Image par Matthias Gabriel de Pixabay
Image par Matthias Gabriel de Pixabay

Le maître des eaux de Patrick Coudreau, un roman noir, dur comme une noisette, compact comme elle, recroquevillé sur lui-même, sans le moindre gras. Une unité intense avec des dialogues dignes des Tontons flingueurs, avec des salauds absolus, un antihéros mi-magicien mi-philosophe et une coulée de miel qui électrise la narration et lui apporte la vie. J’ai pensé aux romans de Chandler et de Simenon, à ces histoires des années 1950, jetées d’un trait, jetées sans effort, sans circonvolutions et détours, comme une histoire vraie à l’opposition du tiré à la ligne cher aux thrillers que définitivement je suis incapable de lire.

Le maître des eaux
Le maître des eaux

J’ai noté un passage de circonstance en temps de confinement, quand nos potentats multiplient les excès de zèle et les mesures liberticides :

Je suis le maire, ça me confère quelques pouvoirs comme on dit, et on ne s’attaque pas à moi comme ça. Pas même quand on est galonné. Les gendarmes et moi, on marche main dans la main, c’est comme ça que ça fonctionne ; une commune, ça peut pas tourner rond, si les deux autorités se font la gueule et se cherchent des poux dans la tête.

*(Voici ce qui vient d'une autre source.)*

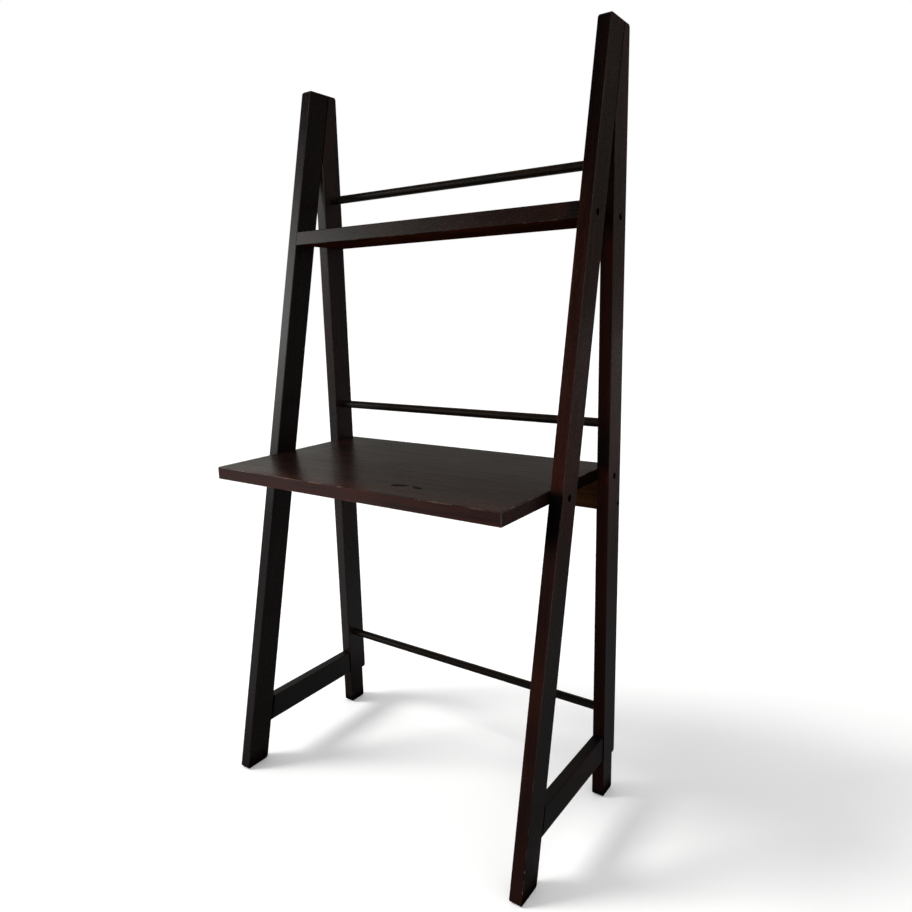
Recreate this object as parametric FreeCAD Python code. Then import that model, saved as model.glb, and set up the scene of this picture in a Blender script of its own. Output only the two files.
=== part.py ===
import FreeCAD, Part
import math
import os

# Ladder desk: two A-shaped side frames carry a desktop and an upper shelf, with three round rails
# and an apron between the back legs. Millimetres, +Z up. The origin is on the floor, in the middle
# of the desk's width and depth. The front faces -Y, the left side is -X.

Vector = FreeCAD.Vector

# ---------------------------------------------------------------- overall
overall_height = 1610.0
inner_width = 736.0               # clear width between the side frames
desktop_depth = 442.0             # the deepest piece, and so the depth of the desk

# ---------------------------------------------------------------- side frames
leg_thickness = 27.0              # across the desk
leg_width = 60.0                  # square to the leg's own length
foot_setback = 9.5                # front foot behind the desktop's front edge
apex_width = 25.5                 # what is left of the back leg at its top, behind the seam
baseboard_depth = 12.0            # notch that lets the back legs stand over a baseboard
baseboard_height = 87.0
leg_edge_round = 1.5
foot_corner_clip = 3.5
top_corner_clip = 4.0

stretcher_height = 92.5           # underside of the board low in each side frame
stretcher_width = 58.0
stretcher_recess = 1.75           # each face of the board behind the faces of the legs
tenon_thickness = 9.0
tenon_length = 20.0
tenon_shoulder = 9.0              # above and below each tenon

spline_thickness = 6.0            # loose tongue inside the seam of the two legs
spline_depth = 14.0               # into each leg
spline_margin = 22.0              # from each end of the seam

# ---------------------------------------------------------------- boards across the desk
desktop_height = 760.0            # top face
desktop_thickness = 27.0
shelf_drop = 329.0                # top face of the upper shelf below the top of the side frames
shelf_thickness = 32.0
board_edge_round = 2.0
board_corner_clip = 2.0

apron_thickness = 18.0
apron_width = 73.0
apron_edge_round = 1.5

# ---------------------------------------------------------------- round rails
rail_diameter = 19.0
rail_socket_depth = 12.0
lower_rail_height = 203.0
middle_rail_rise = 92.0           # above the desktop
upper_rail_rise = 83.0            # above the shelf

# ---------------------------------------------------------------- bolts and barrel nuts
bolt_diameter = 6.0
bolt_length = 60.0                # under the head
bolt_head_diameter = 10.0
bolt_head_height = 6.0
hex_key_size = 5.0                # across the flats
hex_key_depth = 3.0
counterbore_depth = 12.0
bolt_past_nut = 9.0               # bolt tip beyond the middle of the barrel nut
nut_diameter = 10.0
nut_length = 12.0
nut_slot_width = 1.4
nut_slot_depth = 1.2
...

Patrick, tu devrais nous en écrire un tous les mois de petit roman comme ça, sauf qu’on n’est plus à l’époque où ce genre d’histoire venait seule, c’est presque un miracle que tu sois allé la pêcher, puis que Pierre Fourniaud soit venu te pêcher.

Pourquoi je t’ai lu, parce qu’on s’est retrouvé à manger ensemble un soir pluvieux à Montpellier. Pourquoi on a mangé ensemble, parce que Pierre est aussi mon éditeur. Et je me rends compte que j’aime presque toujours les auteurs qu’il publie, comme s’il venait nous chercher dans un continuum à contre temps, ou à contre mode, ou peut-être à contre-poil.

Parfois je me dis que je me tiens au bord de cette mer, assis sur un ponton, les pieds ballants, sans oser y plonger. Quand on commence à connaître un éditeur, ses auteurs, les textes qu’il aime, on peut être tenté de lui donner ce qu’il a envie, pour exister en tant qu’auteur à ses yeux déjà, aux yeux des libraires qui le suivent, puis des lecteurs qui les suivent.

Mais je tiens à rester sur mon ponton, à écrire d’abord ce qui m’importe, et je sens combien c’est difficile, parce que ce qui nous importe nous autres auteurs n’a souvent que peu de rapport avec ce que le marché attend, parce que si tel était le cas nous n’écririons pas, parce qu’écrire n’est pas seulement un moyen de gagner notre vie, et le plus souvent il ne l’est pas du tout. Mais qu’est-ce qu’attend Pierre ? Peut-être que lui-même ne le sait pas, et cette ignorance me plaît chez lui, son attente en creux.

Tout ça pour dire qu’il y a désormais un couleur Fourniaud à laquelle, toi Patrick, tu contribues dans ta forêt imaginaire âpre et sauvage.